Spinning tops look like dojis but the wicks are equal rather than different in length. Bodies are short. 

They often mean an indecisive market – but one that’s about to experience a shift. 

Bullish Candlestick Patterns

Bullish patterns mean there’s confidence in upward price movements. Meaning, prices are likely to rise. Day traders should monitor such patterns carefully to determine when best to make their move. Here are three common patterns to watch out for.  

Engulfing

A bullish engulfing means a small red candle at the end of a downtrend. It is dwarfed by a larger green candle. It suggests an uptrend and a move into a buyer’s market. 

Hammer

The hammer is a short green candle. It should have a long lower wick (unless it’s inverse, with a long top wick). It forms at the end of a downtrend and shows that bulls, despite pressure, reversed the trend.  

Piercing Line

Piercing lines form when there’s a long red candle, then a long green candle, and the green “close” is at least halfway up the red candle body. Usually, piercing lines mean prices are rising (sometimes steeply). 

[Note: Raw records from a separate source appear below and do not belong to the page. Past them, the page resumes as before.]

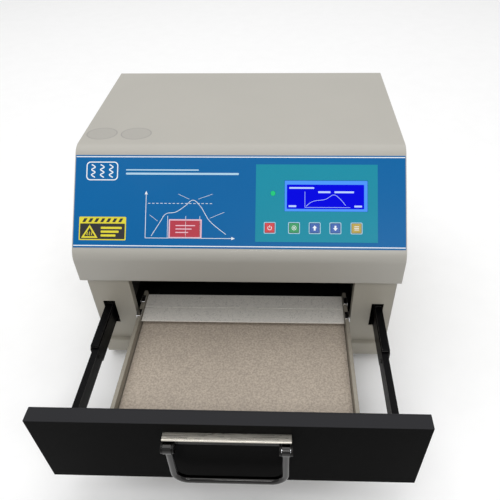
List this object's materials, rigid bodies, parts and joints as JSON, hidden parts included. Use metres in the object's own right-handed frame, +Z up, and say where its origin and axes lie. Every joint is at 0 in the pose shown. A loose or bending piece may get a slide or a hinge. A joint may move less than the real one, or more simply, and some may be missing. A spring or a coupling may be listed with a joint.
{
  "type": "benchtop reflow oven",
  "caption": "Benchtop infrared reflow oven with a slanted control panel and a pull-out tray drawer on telescopic slides, shown open.",
  "frame": {"origin": "on the bench, under the middle of the oven's overall width and depth with the drawer out as shown", "axes": "+Z up, the drawer opens towards -Y, +Y is the back, +X is the right side seen from the front"},
  "size_m": [0.332, 0.4478, 0.243],
  "materials": {
    "cover_paint": "fine light grey-beige powder coat",
    "chassis_paint": "fine light grey-beige powder coat",
    "label_blue": "printed polyester film",
    "overlay_teal": "printed polyester film",
    "display": "backlit blue display window",
    "display_steel": "black steel frame",
    "board_green": "solder-masked circuit board",
    "led_green": "diffused lens",
    "zinc_sheet": "galvanised sheet",
    "transformer_core": "lacquered laminations",
    "capacitor_sleeve": "shrink sleeve",
    "heatsink_alu": "extruded",
    "liner_steel": "aluminised sheet",
    "wool": "pressed mineral wool board",
    "quartz": "clear quartz",
    "filament": "oxidised resistance wire",
    "end_ceramic": "unglazed",
    "probe": "sheathed probe",
    "black_plastic": "moulded",
    "guard_chrome": "plated wire",
    "rocker_red": "moulded",
    "foot_rubber": "moulded",
    "screw_zinc": "zinc plated",
    "slide_black": "black electrophoretic coat",
    "drawer_black": "fine black powder coat",
    "tray_board": "matt mineral board with a fine grain",
    "clip_chrome": "bright plated",
    "handle_chrome": "bright plated",
    "key_red": "moulded",
    "key_green": "moulded",
    "key_blue": "moulded",
    "key_gold": "moulded"
  },
  "bodies": {
    "cabinet": {"top_cover": "cover_paint", "side_panel_left": "cover_paint", "side_panel_right": "cover_paint", "front_frame": "chassis_paint", "base_pan": "chassis_paint", "floor_plate": "slide_black", "rear_panel": "chassis_paint", "front_label": "label_blue", "keypad_overlay": "overlay_teal", "display_glass": "display", "display_frame": "display_steel", "display_board": "board_green", "status_led": "led_green", "control_board": "board_green", "electronics_shelf": "zinc_sheet", "power_board": "board_green", "transformer": "transformer_core", "capacitors": "capacitor_sleeve", "heatsink": "heatsink_alu", "chamber_liner": "liner_steel", "insulation": "wool", "reflector": "liner_steel", "heater_tubes": "quartz", "heater_filaments": "filament", "heater_end_caps": "end_ceramic", "heater_brackets": "liner_steel", "thermocouple": "probe", "fan_frame": "black_plastic", "fan_guard": "guard_chrome", "power_inlet": "black_plastic", "fuse_holder": "black_plastic", "switch_body": "black_plastic", "rubber_feet": "foot_rubber", "foot_screws": "screw_zinc", "rear_screws": "screw_zinc", "slide_bracket_left": "zinc_sheet", "slide_bracket_right": "zinc_sheet", "slide_outer_left": "slide_black", "slide_outer_right": "slide_black"},
    "drawer": {"drawer_front": "drawer_black", "drawer_back": "drawer_black", "drawer_screws": "screw_zinc", "tray_pan": "zinc_sheet", "tray_plate": "tray_board", "tray_rear_strips": "zinc_sheet", "tray_clips": "clip_chrome", "slide_inner_left": "slide_black", "slide_inner_right": "slide_black", "handle_bracket": "handle_chrome", "handle_pins": "handle_chrome"},
    "slide_middles": {"slide_middle_left": "slide_black", "slide_middle_right": "slide_black"},
    "bail": {"handle_bail": "handle_chrome"},
    "fan": {"fan_rotor": "black_plastic"},
    "rocker": {"switch_rocker": "rocker_red"},
    "key_power": {"key_power": "key_red"},
    "key_auto": {"key_auto": "key_green"},
    "key_up": {"key_up": "key_blue"},
    "key_down": {"key_down": "key_blue"},
    "key_set": {"key_set": "key_gold"}
  },
  "joints": [
    {"name": "drawer_slide", "type": "slide", "parent": "cabinet", "child": "drawer", "axis": [0, 1, 0], "range_m": [0, 0.158]},
    {"name": "slide_middle_travel", "type": "slide", "parent": "cabinet", "child": "slide_middles", "axis": [0, 1, 0], "range_m": [0, 0.079]},
    {"name": "bail_swing", "type": "hinge", "parent": "drawer", "child": "bail", "pos_m": [0, -0.2189, 0.103], "axis": [-1, 0, 0], "range_deg": [0, 85]},
    {"name": "fan_spin", "type": "hinge", "parent": "cabinet", "child": "fan", "pos_m": [0, 0.2067, 0.112], "axis": [0, 1, 0], "continuous": true},
    {"name": "rocker_tilt", "type": "hinge", "parent": "cabinet", "child": "rocker", "pos_m": [0.112, 0.2149, 0.1], "axis": [1, 0, 0], "range_deg": [0, 16]},
    {"name": "key_power_press", "type": "slide", "parent": "cabinet", "child": "key_power", "axis": [0, 0.7017, -0.7125], "range_m": [0, 0.0005], "stiffness_N_per_m": 400},
    {"name": "key_auto_press", "type": "slide", "parent": "cabinet", "child": "key_auto", "axis": [0, 0.7017, -0.7125], "range_m": [0, 0.0005], "stiffness_N_per_m": 400},
    {"name": "key_up_press", "type": "slide", "parent": "cabinet", "child": "key_up", "axis": [0, 0.7017, -0.7125], "range_m": [0, 0.0005], "stiffness_N_per_m": 400},
    {"name": "key_down_press", "type": "slide", "parent": "cabinet", "child": "key_down", "axis": [0, 0.7017, -0.7125], "range_m": [0, 0.0005], "stiffness_N_per_m": 400},
    {"name": "key_set_press", "type": "slide", "parent": "cabinet", "child": "key_set", "axis": [0, 0.7017, -0.7125], "range_m": [0, 0.0005], "stiffness_N_per_m": 400}
  ],
  "couplings": [
    {"joint": "slide_middle_travel", "follows": "drawer_slide", "ratio": 0.5}
  ]
}
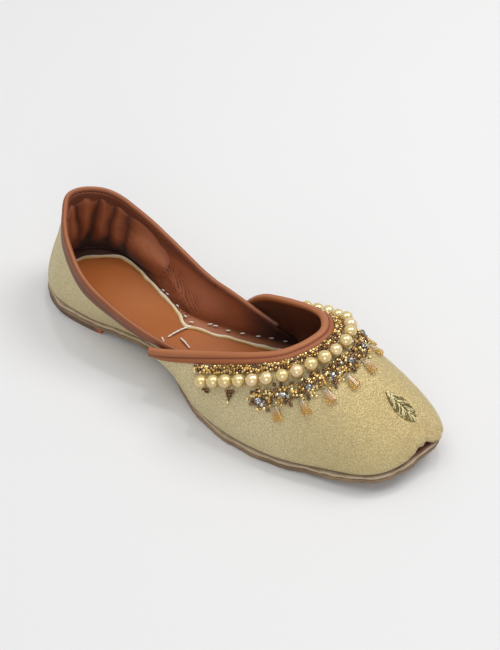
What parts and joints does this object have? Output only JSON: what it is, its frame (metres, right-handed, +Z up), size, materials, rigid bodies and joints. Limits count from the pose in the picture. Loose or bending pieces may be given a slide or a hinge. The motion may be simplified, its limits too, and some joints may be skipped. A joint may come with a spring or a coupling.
{
  "type": "mojari shoe",
  "caption": "Low slip-on mojari shoe for the right foot: pointed vamp, open waist, high heel quarter, leather bindings, pearl and bead trim round the throat, and a thin leather sole.",
  "frame": {"origin": "centre of the heel's flat spot on the floor", "axes": "+X along the foot to the toe, +Y to the inner side of the foot, +Z up"},
  "size_m": [0.2505, 0.0843, 0.0591],
  "materials": {
    "gold_leather": "pale gold metallic-coated leather, fine grain",
    "brown_leather": "smooth brown leather binding, satin",
    "lining_leather": "soft brown lining leather, matt",
    "sock_leather": "orange-brown insole leather, matt",
    "pale_sole": "pale raw edge leather",
    "tan_sole": "tan sole leather, burnished edge",
    "dark_sole": "dark stacked heel lift",
    "pearl": "cream pearl bead",
    "beads": "antique gold bead work with small clear stones",
    "crystal": "champagne cut drops",
    "metal_thread": "silver-gold metallic thread embroidery"
  },
  "bodies": {
    "root": {"heel_lift": "dark_sole", "outsole": "tan_sole", "midsole": "pale_sole", "insole": "lining_leather", "sock": "sock_leather", "upper": "gold_leather", "quarter_binding": "brown_leather", "vamp_binding": "brown_leather", "heel_pad": "lining_leather", "bead_band": "beads", "pearl_1": "pearl", "pearl_2": "pearl", "pearl_3": "pearl", "pearl_4": "pearl", "pearl_5": "pearl", "pearl_6": "pearl", "pearl_7": "pearl", "pearl_8": "pearl", "pearl_9": "pearl", "pearl_10": "pearl", "pearl_11": "pearl", "pearl_12": "pearl", "pearl_13": "pearl", "pearl_14": "pearl", "pearl_15": "pearl", "pearl_16": "pearl", "pearl_17": "pearl", "pearl_18": "pearl", "pearl_19": "pearl", "flower_1": "beads", "flower_2": "beads", "flower_3": "beads", "flower_4": "beads", "flower_5": "beads", "flower_6": "beads", "flower_7": "beads", "flower_8": "beads", "drop_1": "crystal", "drop_2": "crystal", "drop_3": "crystal", "drop_4": "crystal", "drop_5": "crystal", "drop_6": "crystal", "drop_7": "crystal", "toe_leaf": "metal_thread"}
  },
  "joints": []
}
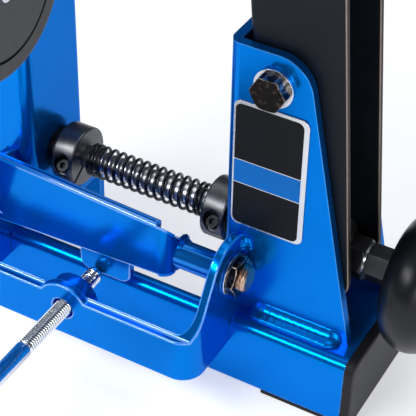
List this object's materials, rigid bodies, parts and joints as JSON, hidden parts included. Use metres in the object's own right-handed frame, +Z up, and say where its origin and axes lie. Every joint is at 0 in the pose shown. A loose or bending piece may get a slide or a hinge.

Bearish Price Candlestick Patterns

When we see “bearish” signals, there may be a downtrend on the horizon. For day traders, this could mean it’s time to be a little cautious. Here are three common bearish patterns to look out for.  

Engulfing

Here, you’ll see a small green candle at the end of an uptrend. The following larger red candle overpowers or engulfs it. It means prices have peaked and we’re heading for a downturn. The lower the following red candles, the sharper the fall. 

Hanging Man

The hanging man looks like the hammer upside-down (short body with a long wick). Although this time, it’s a red candle at the end of an uptrend. It means that buyers are pushing prices up again, signaling a downtrend.  

Dark Cloud Cover

A “dark cloud” forms when prices fall. You will see a red candlestick opening above, or sitting higher than the preceding green candlestick. The red candle will close below the green candle midpoint.  

The shorter the wicks, the more aggressive – and certain – the downtrend.